The World Today for September 08, 2021

NEED TO KNOW

LITHUANIA

Human Weapons

Lithuania is building a 315-mile-long fence on its southern border. The structure has two functions: keeping refugees and asylum seekers out and snubbing Belarusian President Alexander Lukashenko, whom Lithuanian leaders say is trying to foist the unfortunate migrants on them in retaliation for sanctions, reported Reuters.

For example, a group of Afghan migrants who fled before the Taliban reasserted control of their country has been stuck on the Belarusian-Poland border for a few weeks. Belarus gave them visas so they could reach the European Union. But Poland refuses to grant them entry and Belarus won’t let them turn around. They do not have “easy access” to food, water or facilities, the New York Times wrote.

The issue has sparked a diplomatic crisis in the region involving the former Soviet republics and other nations in Central and Eastern Europe.

Polish, Lithuanian, Latvian and other regional leaders claim that Lukashenko is attempting to destabilize the European Union with a migrant crisis that would resemble the one involving a million refugees fleeing the Syrian Civil War and other conflicts in 2015.

The Lithuanians and others cite evidence like a video that recently surfaced showing Belarusian guards pushing Iraqi refugees into Lithuania. Around 4,000 migrants have entered the country this way in the past year, according to National Public Radio.

“It is increasingly clear that this situation is not simply being tolerated by Minsk but has been planned and systematically organized,” wrote Latvian Interior Minister Marija Golubeva in an opinion piece in Politico.

The EU has slapped sanctions against Lukashenko and his associates for conducting fraudulent elections last year, cracking down violently on pro-democracy activists and fabricating a bomb threat on a commercial flight, forcing it to land in Minsk where Belarusian security forces apprehended a journalist who has been critical of Lukashenko’s regime.

The situation gets more complicated. In Poland, for example, as Prime Minister Mateusz Morawiecki called for the president to declare a state of emergency, Politico reported in a news story that the crisis could help the political fortunes of the ruling right-wing Law and Justice party.

In 2015, party leader Jaroslaw Kaczynski struck a xenophobic tone when Syrian and other refugees were seeking a haven in Europe, saying they carry “parasites and protozoa.” The rhetoric worked at the polls.
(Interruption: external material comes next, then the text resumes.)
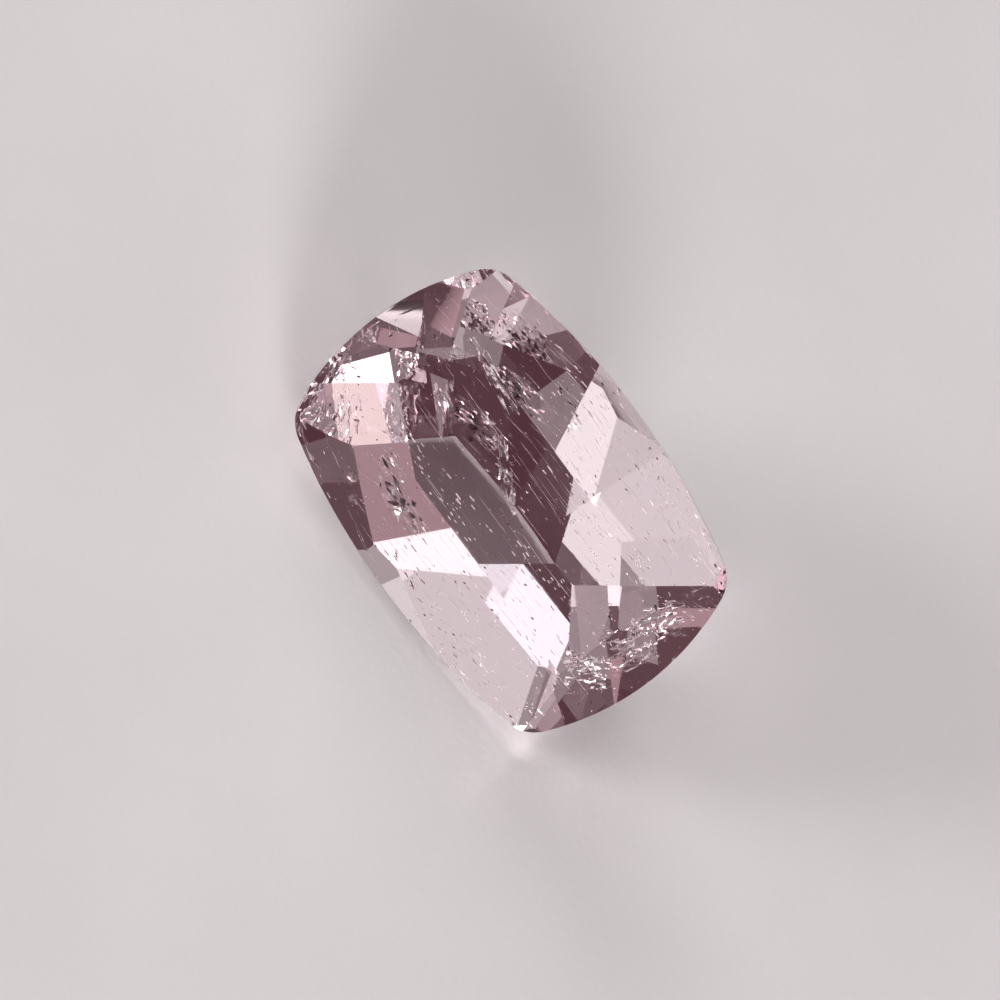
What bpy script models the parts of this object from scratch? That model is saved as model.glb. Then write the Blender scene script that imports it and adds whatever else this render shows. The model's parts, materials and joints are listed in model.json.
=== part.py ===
"""An elongated cushion-cut kunzite gemstone, resting on one long pavilion facet.

The stone is modelled with its table up and its length along X, as a gem cutter would draw it: a prism
with the girdle's outline, cut by one plane for each facet. Z is 0 at the top of the girdle. The stone is
then rolled about X until the middle facet below its near side lies on the ground, so that its table
faces up and towards -Y.

The cutting follows the rough and not a symmetrical plan, as on many large kunzites, so each facet has an
azimuth, a slope and a clearance of its own. The far side is towards +Y and the right end towards +X.
"""

import math
from collections import namedtuple

import bmesh
import bpy
import numpy as np
from mathutils import Matrix, Vector

MM = 0.001

# Outline of the girdle, seen from above the table
STONE_LENGTH = 14.7 * MM
STONE_WIDTH = 10.0 * MM
LONG_SIDE_RADIUS = 24.5 * MM
SHORT_SIDE_RADIUS = 9.0 * MM
CORNER_RADIUS = 1.3 * MM
LONG_SIDE_STEPS = 14
SHORT_SIDE_STEPS = 11
CORNER_STEPS = 12
GIRDLE_THICKNESS = 0.1 * MM

# Crown: the table's height above the girdle, and its four edges from the middle of the stone
TABLE_HEIGHT = 1.15 * MM
TABLE_RIGHT = 5.45 * MM
TABLE_LEFT = 5.2 * MM
TABLE_FAR = 2.2 * MM
TABLE_NEAR = 1.95 * MM

# Azimuth is in degrees from the right end towards the far side, and slope in degrees from the table's
# plane. Clearance is in millimetres: how far outside the outline the facet would meet the girdle
Facet = namedtuple("Facet", "azimuth slope clearance", defaults=(0.0,))

CROWN_CORNERS = (
    Facet(51, 19),
    Facet(154, 23),
    Facet(-116, 17.5),
    Facet(-26, 29.5, 0.45),
)

# Below the near side. The stone rests on the first
NEAR_SIDE = (
    Facet(-90, 40, 0.55),
    Facet(-81, 44),
    Facet(-87, 52),
    Facet(-100, 52.5),
    Facet(-109, 52),
)

# Below the far side: three broad facets that fan out from the keel
FAR_SIDE = (
    Facet(84, 40.5),
    Facet(88, 40.5),
    Facet(98, 39, 0.1),
)

# Below each end: two broad facets, and narrow ones that round the corners
RIGHT_END = (
    Facet(10, 46),
    Facet(-25, 47, 0.2),
    Facet(53, 54.5),
    Facet(-53, 60.5),
)
LEFT_END = (
    Facet(177, 47),
    Facet(-163, 43),
    Facet(156, 56.5),
)
PAVILION = NEAR_SIDE + FAR_SIDE + RIGHT_END + LEFT_END
RESTING_SLOPE = NEAR_SIDE[0].slope

# Corners of the cut nearer to each other than this are merged
FINEST_DETAIL = 0.005 * MM

# Colour of the clear lilac-pink stone
STONE_COLOUR = (0.80, 0.62, 0.66, 1.0)
STONE_ROUGHNESS = 0.02
STONE_IOR = 1.66


def clear_scene():
    for obj in list(bpy.data.objects):
        bpy.data.objects.remove(obj, do_unlink=True)


def arc(centre, radius, start, end, steps):
    """Points on a circle from the start angle up to, but not including, the end angle."""
    angles = np.linspace(start, end, steps, endpoint=False)
    return [Vector((centre.x + radius * math.cos(a), centre.y + radius * math.sin(a))) for a in angles]


def corner_centre(short_centre, long_centre):
    """Centre of the corner arc, which touches the short side's and the long side's arc from inside."""
    to_long = LONG_SIDE_RADIUS - CORNER_RADIUS
    to_short = SHORT_SIDE_RADIUS - CORNER_RADIUS
    line = short_centre - long_centre
    along = (line.length_squared + to_long**2 - to_short**2) / (2 * line.length)
    across = math.sqrt(to_long**2 - along**2)
    direction = line.normalized()
    foot = long_centre + direction * along
    sideways = Vector((-direction.y, direction.x))
    return max((foot + sideways * across, foot - sideways * across), key=lambda p: p.x + p.y)


def girdle_outline():
    """The cushion outline, anticlockwise, as three arcs in one quarter and their mirror images."""
    long_centre = Vector((0, STONE_WIDTH / 2 - LONG_SIDE_RADIUS))
    short_centre = Vector((STONE_LENGTH / 2 - SHORT_SIDE_RADIUS, 0))
    corner = corner_centre(short_centre, long_centre)
    at_short = math.atan2(corner.y - short_centre.y, corner.x - short_centre.x)
    at_long = math.atan2(corner.y - long_centre.y, corner.x - long_centre.x)
    quarter = arc(short_centre, SHORT_SIDE_RADIUS, 0, at_short, SHORT_SIDE_STEPS)
    quarter += arc(corner, CORNER_RADIUS, at_short, at_long, CORNER_STEPS)
    quarter += arc(long_centre, LONG_SIDE_RADIUS, at_long, math.pi / 2, LONG_SIDE_STEPS)
    top = Vector((0, STONE_WIDTH / 2))
    upper = quarter + [top] + [Vector((-p.x, p.y)) for p in reversed(quarter[1:])]
    return upper + [-p for p in upper]


def reach(outline, direction):
    """How far the outline extends in a level direction."""
    return max(p.dot(direction) for p in outline)


def plane(outline, facet, z, side):
    """A facet's point and outward normal. Side is 1 above the girdle and -1 below it."""
    turn = math.radians(facet.azimuth)
    lean = math.radians(facet.slope)
    level = Vector((math.cos(turn), math.sin(turn)))
    out = level * (reach(outline, level) + facet.clearance * MM)
    normal = (level * math.sin(lean)).to_3d() + Vector((0, 0, side * math.cos(lean)))
    return Vector((out.x, out.y, z)), normal


def crown_planes(outline):
    """The table, a facet down each side and end from its edge to the girdle, and one at each corner."""
    planes = [(Vector((0, 0, TABLE_HEIGHT)), Vector((0, 0, 1)))]
    half_length = STONE_LENGTH / 2
    half_width = STONE_WIDTH / 2
    edges = (
        (0, half_length - TABLE_RIGHT),
        (90, half_width - TABLE_FAR),
        (180, half_length - TABLE_LEFT),
        (-90, half_width - TABLE_NEAR),
    )
    for azimuth, run in edges:
        slope = math.degrees(math.atan2(TABLE_HEIGHT, run))
        planes.append(plane(outline, Facet(azimuth, slope, 0.0), 0, 1))
    return planes + [plane(outline, facet, 0, 1) for facet in CROWN_CORNERS]


def pavilion_planes(outline):
    return [plane(outline, facet, -GIRDLE_THICKNESS, -1) for facet in PAVILION]


def blank(outline):
    """The uncut prism: the girdle's outline, tall enough for the crown and the keel."""
    bm = bmesh.new()
    floor = bm.faces.new([bm.verts.new((p.x, p.y, -STONE_WIDTH)) for p in outline])
    made = bmesh.ops.extrude_face_region(bm, geom=[floor])
    top = [v for v in made["geom"] if isinstance(v, bmesh.types.BMVert)]
    bmesh.ops.translate(bm, verts=top, vec=(0, 0, 2 * STONE_WIDTH))
    bmesh.ops.recalc_face_normals(bm, faces=bm.faces)
    return bm


def cut(bm, point, normal):
    """Grinds away what lies outside one plane and closes the stone with a flat facet."""
    everything = bm.verts[:] + bm.edges[:] + bm.faces[:]
    made = bmesh.ops.bisect_plane(
        bm, geom=everything, dist=1e-7, plane_co=point, plane_no=normal, clear_outer=True
    )
    rim = [e for e in made["geom_cut"] if isinstance(e, bmesh.types.BMEdge) and e.is_boundary]
    if rim:
        bmesh.ops.edgeloop_fill(bm, edges=rim)


def stone_material():
    material = bpy.data.materials.new("kunzite")
    material.use_nodes = True
    shader = material.node_tree.nodes["Principled BSDF"]
    shader.inputs["Base Color"].default_value = STONE_COLOUR
    shader.inputs["Roughness"].default_value = STONE_ROUGHNESS
    shader.inputs["Metallic"].default_value = 0.0
    shader.inputs["IOR"].default_value = STONE_IOR
    shader.inputs["Transmission Weight"].default_value = 1.0
    return material


def lay_down(obj):
    """Rolls the stone onto its resting facet and puts the middle of its base on the origin."""
    roll = Matrix.Rotation(math.radians(RESTING_SLOPE), 4, "X")
    corners = np.array([roll @ v.co for v in obj.data.vertices])
    low = corners.min(axis=0)
    high = corners.max(axis=0)
    middle = (low + high) / 2
    obj.matrix_world = Matrix.Translation((-middle[0], -middle[1], -low[2])) @ roll


def main():
    clear_scene()
    outline = girdle_outline()
    bm = blank(outline)
    for point, normal in crown_planes(outline) + pavilion_planes(outline):
        cut(bm, point, normal)
    bmesh.ops.remove_doubles(bm, verts=bm.verts, dist=FINEST_DETAIL)
    bmesh.ops.recalc_face_normals(bm, faces=bm.faces)
    mesh = bpy.data.meshes.new("kunzite")
    bm.to_mesh(mesh)
    bm.free()
    mesh.materials.append(stone_material())
    stone = bpy.data.objects.new("kunzite", mesh)
    bpy.context.scene.collection.objects.link(stone)
    lay_down(stone)


main()
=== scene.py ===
"""A cut kunzite on a pale studio floor: its clear material, its inclusions, the lights and the camera.

Places inside the stone are given on the stone's own axes, in millimetres: x along its length, y across
it and z out of its table, with the origin in the middle of the girdle.
"""

import json
import math

import bpy
import numpy as np
from mathutils import Matrix, Vector
from mathutils import noise as noise_at


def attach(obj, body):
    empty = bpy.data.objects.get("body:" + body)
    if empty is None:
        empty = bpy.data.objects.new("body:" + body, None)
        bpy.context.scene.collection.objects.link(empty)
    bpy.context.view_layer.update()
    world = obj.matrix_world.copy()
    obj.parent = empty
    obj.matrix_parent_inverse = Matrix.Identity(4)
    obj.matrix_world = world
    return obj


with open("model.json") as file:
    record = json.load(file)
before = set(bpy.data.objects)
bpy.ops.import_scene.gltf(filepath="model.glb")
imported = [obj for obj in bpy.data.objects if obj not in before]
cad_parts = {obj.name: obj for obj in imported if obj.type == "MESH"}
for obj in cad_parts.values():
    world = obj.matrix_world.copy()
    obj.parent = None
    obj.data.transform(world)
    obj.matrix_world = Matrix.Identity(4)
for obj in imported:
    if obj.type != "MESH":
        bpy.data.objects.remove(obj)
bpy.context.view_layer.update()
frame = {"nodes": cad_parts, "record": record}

MM = 0.001
STONE = frame["nodes"]["kunzite"]

# The stone's height from the girdle to the table
CROWN_HEIGHT = 1.15

# The photograph's view: how far the camera leans off the table's normal, and how the stone is turned
LEAN_ALONG = 1.5
LEAN_ACROSS = 6.0
TURN_IN_VIEW = 53.4
STONE_LENGTH = 14.7
LENGTH_IN_PIXELS = 456.0
IMAGE_SIZE = 1000.0
STONE_CENTRE_IN_PIXELS = (510.6, 500.6)
SENSOR_WIDTH = 36.0

# In metres
CAMERA_DISTANCE = 0.5
NEAREST_SEEN = 0.01

# A distance in millimetres that is well outside the stone
OUTSIDE = 50.0

# Clear lilac-pink spodumene. The density is in 1/m, so light loses its green over a few centimetres
STONE_IOR = 1.664
STONE_TINT = (1.0, 0.985, 0.99, 1.0)
POLISH_WEAR = 0.06
ABSORPTION_COLOUR = (0.92, 0.30, 0.50, 1.0)
ABSORPTION_DENSITY = 13.0

# The other materials, each from its darkest to its lightest tone
CLEAR = (1.0, 1.0, 1.0, 1.0)
TUBE_ROUGHNESS = 0.05
FEATHER_ROUGHNESS = 0.12
PALE_INCLUSION = ((0.90, 0.87, 0.88, 1.0), (0.98, 0.97, 0.97, 1.0))
PALE_ROUGHNESS = 0.35
# The dark tones colour real mineral grains, and the slivers where they paint dark reflections
DARK_GRAIN_AND_PAINTED_REFLECTION = ((0.02, 0.012, 0.015, 1.0), (0.10, 0.06, 0.07, 1.0))
DARK_ROUGHNESS = 0.4
PAPER = ((0.37, 0.357, 0.36, 1.0), (0.40, 0.387, 0.39, 1.0))
PAPER_ROUGHNESS = 0.9
PAPER_SPECULAR = 0.2
PAPER_BUMP = 0.08
PAPER_TOOTH_HEIGHT = 0.1 * MM

# Sizes of the materials' patterns, in noise cells to a metre
POLISH_PATTERN = 900.0
PAPER_PATTERN = 60.0
PAPER_TOOTH_PATTERN = 4000.0
INCLUSION_PATTERN = 3000.0

# What grew inside the stone. Sizes are in millimetres. A scatter is how far the directions stray from the
# stone's length, and a slenderness is a length in radii. The logarithms of the tubes' lengths have a mean
# and a spread
SEED = 7
INCLUSION_MARGIN = 0.05
TUBE_SIDES = 5
GRAIN_SIDES = 6
TAPER_START = 0.3
TUBE_COUNT = 50
TUBE_RADII = (0.005, 0.012)
TUBE_LENGTH = 0.12
TUBE_LENGTH_LOGARITHM = (0.6, 0.7)
LONGEST_TUBE = 2.4
NEEDLE_COUNT = 55
NEEDLE_RADII = (0.003, 0.006)
NEEDLE_LENGTHS = (0.4, 2.2)
TUBE_SCATTER = 0.02
DUST_COUNT = 70
DUST_RADII = (0.008, 0.018)
DUST_SLENDERNESS = 2.5
DUST_SCATTER = 0.3
GRAIN_COUNT = 12
GRAIN_RADII = (0.018, 0.034)
GRAIN_SLENDERNESS = 5
GRAIN_SCATTER = 0.2

# Bright dashes, and the dark slivers that paint dark reflections, lie in groups. Each group has a middle
# and a spread, across and up as it shows in the picture of the stone turned level, and a count. Slivers
# also have a range of lengths
DASH_RADII = (0.010, 0.024)
DASH_SLENDERNESS = (4, 14)
DASH_SCATTER = 0.05
DASH_DEPTHS = (0.3, 2.6)
DASH_FIELDS = (
    ((1.5, -0.75), (0.50, 0.20), 18),
    ((-0.9, -1.6), (0.90, 0.40), 32),
    ((-3.7, -1.6), (0.55, 0.25), 16),
    ((3.9, -3.1), (1.40, 0.80), 40),
    ((2.2, 1.5), (1.20, 0.50), 26),
    ((-2.0, 3.3), (1.00, 0.40), 12),
    ((6.0, 0.6), (0.40, 1.20), 26),
)
SLIVER_DEPTHS = (0.15, 1.0)
SLIVER_SCATTER = 0.25
SLIVER_SIDES = 4
SLIVER_REACH = (0.3, 1.0)
SLIVER_WIDTH = 0.42
SLIVER_THICKNESS = 0.01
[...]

More recently, however, Law and Justice’s popularity has slumped due to the government’s coronavirus response, a controversial abortion law and infighting, explained University of Sussex Politics Professor Aleks Szczerbiak in the Financial Times. Defending the county from the alleged threat of more migrants on the country’s eastern border might be a gift for Morawiecki.

It certainly isn’t for those who are being used as a political weapon and who remain stuck in no man’s land.